Microsoft MVP Client Developmentでもある、システムフレンド システム開発部・西村誠部長代理

 講師を務めたシステムフレンド システム開発部・西村誠部長代理は、「Digital Youth Awardの開発テーマは、『だれかをハッピーにするタブレットアプリ』。そのテーマをもとにアイデアを出してもらった。Digital Youth College in 広島から、最低でも10本のアプリをDigital Youth Awardに応募したい。第1回目だけで5本のアプリを応募済みである。そして、広島からImagine Cupへの出場をぜひ目指してほしいと考えている。IT技術の修得だけでなく、アイデア発想力、プレゼンテーション能力の向上を含めて、経験値を積むことが大切である。これらのスキルを身につける場にしたいと考えており、全員がアイデアを考え、意見交換をし、プレゼンテーションすることにこだわった」とした。

 午前11時からは、12月に開催した第1回目のDigital Youth College in 広島において出されたアイデアを、5つのグループや個人が、それぞれがプレゼンテーション。幅広い角度から意見収集を可能にするアプリや、しゃべり方の抑揚などのデータをもとにプレゼンテーション方法を自己学習できるアプリなどが紹介された。

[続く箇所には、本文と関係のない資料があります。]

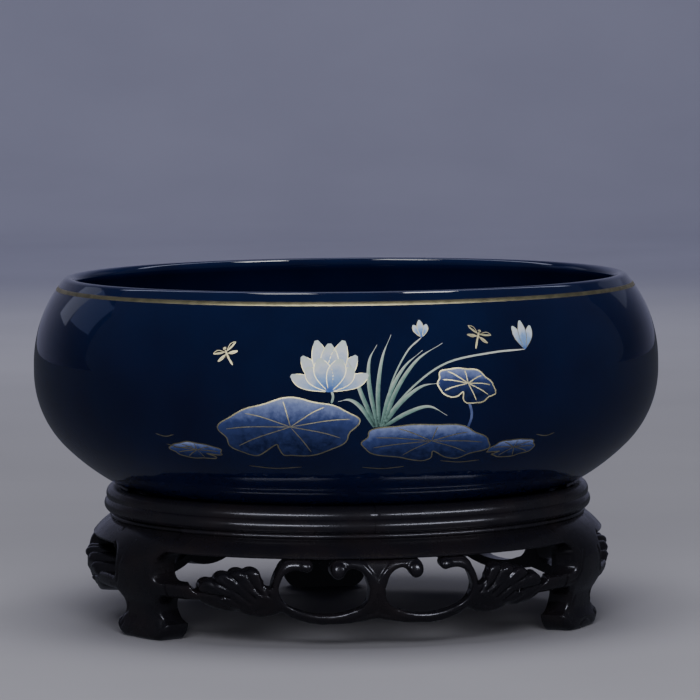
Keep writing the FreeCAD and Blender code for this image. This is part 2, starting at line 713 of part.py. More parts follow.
def spray_outline():
    """The leaf spray beside a ring: its lower edge, on into the leg, and back over its leaves."""
    outline = [
        ("LOOP_OUT - loop_side / 2", "SPRAY_LOW", "ring_foot_round"),
        ("LOOP_OUT + spray_bend", "SPRAY_LOW", "spray_round"),
        ("LOOP_OUT + spray_rise", "SPUR_LOW", "spray_round"),
        ("KNEE", "SPUR_LOW"),
        ("KNEE", "SPUR_HIGH"),
        (f"LOOP_OUT + leaf_first + ({LEAVES} - 0.5) * leaf_step", "SPUR_HIGH"),
    ]
    for leaf in reversed(range(LEAVES)):
        out = f"LOOP_OUT + leaf_first + {leaf} * leaf_step"
        high = f"SPUR_HIGH + leaf_high - leaf_fall * ({leaf} - {HIGHEST_LEAF})^2"
        outline.append((out, high, "-leaf_hollow_round" if leaf == LEAVES - 1 else "leaf_round"))
    return outline


def make_carvings():
    """Three openwork carvings: two rings with curled scrolls, and a leaf spray each side."""
    shell_low = shin_end("carving_recess")
    section = [
        ("CARVING_BACK", "0"),
        (shell_low[0], "0"),
        shell_low,
        ("KNEE - carving_recess", "KNEE_HIGH", "shin_round - carving_recess"),
        knee_top("carving_recess"),
        (on_slope("FRIEZE_LOW", "carving_recess"), "FRIEZE_LOW", "SLOPE_ROUND - carving_recess"),
        ("CARVING_BACK", "FRIEZE_LOW"),
    ]
    half = [
        ("0", "FRIEZE_LOW - web_drop"),
        ("loop_middle", "LOOP_LOW - loop_band", "ring_low_round"),
        *spray_outline(),
        ("LOOP_OUT + leaf_first - loop_side / 2", "SPUR_HIGH + leaf_high / 2", "-leaf_valley_round"),
        ("RING_SIDE", "LOOP_WIDE", "-leaf_foot_round"),
        # The outer scroll: up the ring, along under the frieze, round its tip and back
        ("LOOP_OUT", "FRIEZE_LOW - loop_band", "scroll_back_round"),
        ("LOOP_OUT - loop_band", "FRIEZE_LOW", "scroll_top_round"),
        ("tip_middle", "FRIEZE_LOW"),
        ("tip_middle - tip_round", "TIP_HIGH", "tip_round"),
        ("tip_middle", "TIP_HIGH - tip_round", "tip_round"),
        ("tip_middle + 2 * tip_round", "TIP_HIGH - 0.75 * tip_round", "-scroll_under_round"),
        # Round the inside of the ring, down and back to the web
        ("LOOP_OUT - loop_lean", "LOOP_WIDE + loop_bend", "-loop_top_round"),
        ("LOOP_OUT", "LOOP_WIDE", "-loop_high_round"),
        ("LOOP_OUT - loop_lean", "LOOP_WIDE - loop_bend", "-loop_side_round"),
        ("loop_middle + loop_floor_out", "LOOP_LOW + loop_floor_rise", "-loop_low_round"),
        ("loop_middle", "LOOP_LOW", "-loop_floor_round"),
        ("loop_middle - loop_floor_in", "LOOP_LOW + loop_floor_rise", "-loop_floor_round"),
        ("web_half + web_flare", "LOOP_WIDE - loop_band", "-loop_web_round"),
        ("web_half", "LOOP_WIDE"),
        # The inner scroll: the arch, the bulb and up to the frieze
        ("web_half + 2 * web_flare", "ARCH_HIGH - loop_bend"),
        ("arch_middle", "ARCH_HIGH", "-arch_round"),
        ("bulb_middle - 0.75 * bulb_round", "BULB_HIGH - bulb_round / 3", "-bulb_neck_round"),
        ("bulb_middle", "BULB_HIGH - bulb_round", "bulb_round"),
        ("bulb_middle + bulb_round", "BULB_HIGH", "bulb_round"),
        ("bulb_middle + bulb_round / 4", "FRIEZE_LOW", "bulb_top_round"),
        ("0", "FRIEZE_LOW"),
    ]
    for side, azimuth in APRONS:
        name = "carving_" + side
        blank = revolve(name + "_blank", section, APRON_TURN)
        fret(blank, name + "_sawn", half)
        tools = between_legs(name + "_end", "spur_half") + scroll_pins(name + "_pin_hole", "fit")
        tools += at_both_legs(name + "_peg_hole", spur_pegs)
        node(turned_to(cut_from(blank, name, tools), azimuth), name)


def make_joinery():
    """The dowels, pegs and pins of the whole stand, each kind as one group of solids."""
    for label, make, places in (
        ("frieze_dowels", leg_dowels, LEGS),
        ("spur_pegs", spur_pegs, LEGS),
        ("scroll_pins", scroll_pins, APRONS),
    ):
        sets = []
        for side, azimuth in places:
            name = f"{label}_{side}"
            sets.append(turned_to(group(name, make(name + "_rod", "0")), azimuth))
        node(group(label, sets), label)


make_bowl()
make_frame()
make_panel()
make_legs()
make_friezes()
make_carvings()
make_joinery()
doc.recompute()

for item in doc.Objects:
    if "Invalid" in item.State or "Error" in item.State:
        raise RuntimeError(f"{item.Label} failed")
for item in nodes:
    if item.Shape.isNull() or not item.Shape.isValid() or not item.Shape.Solids:
        raise RuntimeError(f"{item.Label} has no valid solid")

os.makedirs("parts", exist_ok=True)
for item in nodes:
    item.Shape.exportStep(f"parts/{item.Label}.step")
    print(f"{item.Label:24} {len(item.Shape.Solids)} solids {item.Shape.Volume:10.0f} mm3")
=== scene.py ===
"""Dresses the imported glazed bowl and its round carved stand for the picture."""

import json
import math

import bpy
import numpy as np
from mathutils import Matrix, Vector

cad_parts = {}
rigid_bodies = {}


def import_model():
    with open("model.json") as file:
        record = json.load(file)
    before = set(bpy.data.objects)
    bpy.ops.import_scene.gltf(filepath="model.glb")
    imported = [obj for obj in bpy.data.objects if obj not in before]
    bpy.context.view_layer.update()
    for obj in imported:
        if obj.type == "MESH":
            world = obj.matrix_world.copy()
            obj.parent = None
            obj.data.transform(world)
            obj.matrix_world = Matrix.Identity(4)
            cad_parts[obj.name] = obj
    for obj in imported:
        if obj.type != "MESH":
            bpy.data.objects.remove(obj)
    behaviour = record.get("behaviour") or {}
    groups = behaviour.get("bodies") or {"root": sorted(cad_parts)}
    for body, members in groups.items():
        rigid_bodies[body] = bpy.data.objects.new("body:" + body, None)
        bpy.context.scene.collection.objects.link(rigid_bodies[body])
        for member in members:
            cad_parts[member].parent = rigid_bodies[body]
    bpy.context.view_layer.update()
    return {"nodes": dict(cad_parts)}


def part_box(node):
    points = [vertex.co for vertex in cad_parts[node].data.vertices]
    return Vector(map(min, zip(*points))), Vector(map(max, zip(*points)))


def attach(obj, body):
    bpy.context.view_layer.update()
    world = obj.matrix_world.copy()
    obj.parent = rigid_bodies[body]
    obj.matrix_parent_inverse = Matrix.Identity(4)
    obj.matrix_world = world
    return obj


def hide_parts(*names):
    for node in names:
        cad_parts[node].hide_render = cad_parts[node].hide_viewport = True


bl_info = {
    "name": "Jardiniere on stand",
    "version": (1, 0, 0),
    "blender": (4, 5, 0),
    "location": "3D View > Sidebar > Jardiniere",
    "description": "Glazes, gilds, paints and lacquers a planter bowl on its carved stand",
    "category": "Object",
}

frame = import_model()

# Lengths are in millimetres, apart from properties and the softboxes, which are in metres.
MM = 0.001

# Edges sharper than this stay crisp under smooth shading
CRISP_EDGE = math.radians(50)
CRISP_TURNED_EDGE = math.radians(40)


def cad(node, corner, axis):
    """One number of a CAD node's box, in millimetres."""
    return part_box(node)[corner][axis] / MM


# The bowl's and the stand's main sizes, from the frame. The glaze lies a hair inside the
# solid's skin, so that the painting on it stays inside the same box.
PAINT_ROOM = 0.12
BOWL = cad("bowl", 1, 0) - PAINT_ROOM
SEAT = cad("bowl", 0, 2)
RAIL = cad("frieze_front", 1, 2)
FRIEZE_LOW = cad("frieze_front", 0, 2)
KNEE = cad("leg_back", 1, 1)
RIM = cad("ring_segment_back", 1, 1)
FRAME_LOW = cad("ring_segment_back", 0, 2)

# Degrees round from the front, positive to the right
LEGS = {"left": -60, "right": 60, "back": 180}
APRONS = {"front": 0, "right_rear": 120, "left_rear": -120}


def linear(code):
    """Linear red, green, blue of an sRGB hex colour."""
    parts = [int(code[i : i + 2], 16) / 255 for i in (1, 3, 5)]
    return tuple(p / 12.92 if p <= 0.04045 else ((p + 0.055) / 1.055) ** 2.4 for p in parts)


def length(name, note, default):
    """A length property whose default is given in millimetres."""
    default *= MM
    return bpy.props.FloatProperty(name=name, description=note, default=default, unit="LENGTH", precision=5)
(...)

 午前11時30分過ぎからは、第1回目とは異なる学生同士がグループを組み、タブレットアプリの新たなアイデアの創出に取り組んだ。アイデアの意見交換には、システムフレンドの西村部長代理や、広島工業大学の松本助教も積極的に参加。昼食を挟んで、午後1時30分から、それぞれのチームが複数のアプリのアイデアを発表した。

 参加した学生たちは、アイデア創出や物語制作を支援するアプリ、自ら制作できる虫図鑑アプリ、ギターの練習アプリ、購入した書籍を記憶するアプリなどを提案。その中に独自のアイデアを盛り込んでいた。

 プレゼンテーションが終わると、システムフレンドの西村部長代理が、学生に質問したり、アイデアのヒントを与えたほか、プレゼンテーションのコツなどについても伝授した。

 その後、改めてアイデアを煮詰める作業をグループごとに行なうとともに、最終プレゼンテーションを行なえるように資料を作成した。

 午後3時からは、ぞれぞれのグループがプレゼンテーションを行なった。

参加者によるプレゼンテーションの様子
中には白板を利用して説明する参加者も
学生たちがグループごとにアイデアを煮詰めていった

 プレゼンテーションにおいては、Digital Youth Awardでの説明を意識し、あえてプレゼンテーション時間を設定したり、聴講者に対してアピールするポイントを設定することなどについても学ぶ場とした。

 午後4時40分までの長時間のアイデアソンとなったが、広島工業大学の松本助教は、「アイデアを出すためには、政府戦略や論文、既存製品の調査など、周りを見ることが大切。自分がいいと思うものが良いものは限らないということも知っておくべき。そして、誰に対して、なにをどこまで提供するのかといったように、目的を明確にする必要がある」と説明し、Digital Youth College in 広島を終了した。

 なお、「Digital Youth Award」は、昨年、第1回目が開催され、延べ500人以上の学生が参加。5回のワークショップを通じて、1,000以上の新しいWindowsストアアプリが考案、開発されたという実績がある。

 今年のDigital Youth Awardでは、アプリ部門とアイデア部門が用意され、グランプリには賞金10万円、準グランプリには、賞金5万円が授与される。応募資格は、専門学校、専修学校、高等専門学校、大学に登録している16歳から29歳までの学生。審査基準は、「だれかをハッピーにしているか?」。「発想に独創性や斬新さがあるか?」、「説得力を持っているか?」といった点となり、アプリ部門では、「技術的に優れているか?」、「ユーザーエクスペリエンスが優れているか?」という点が加味されるほか、アイデア部門では、「アイデアの実現性があるか?」、「タブレットPCならではの特性を活かしているか?」という点が審査に加味されるという。

 また、Imagine Cupは、Microsoftが主催する学生のための技術コンテストであり、ビル・ゲイツ氏の「学生達に自分のアイデアや技術を発表する場を提供したい」という想いをもとに、2003年から開始しており、今年12回目。これまでに、190か国165万人以上もの学生が参加。昨年は国際大会がモスクワ・サンクトペテルブルグで開催され、日本からもイノベーション部門に代表チームが参加したが入賞には至らなかった。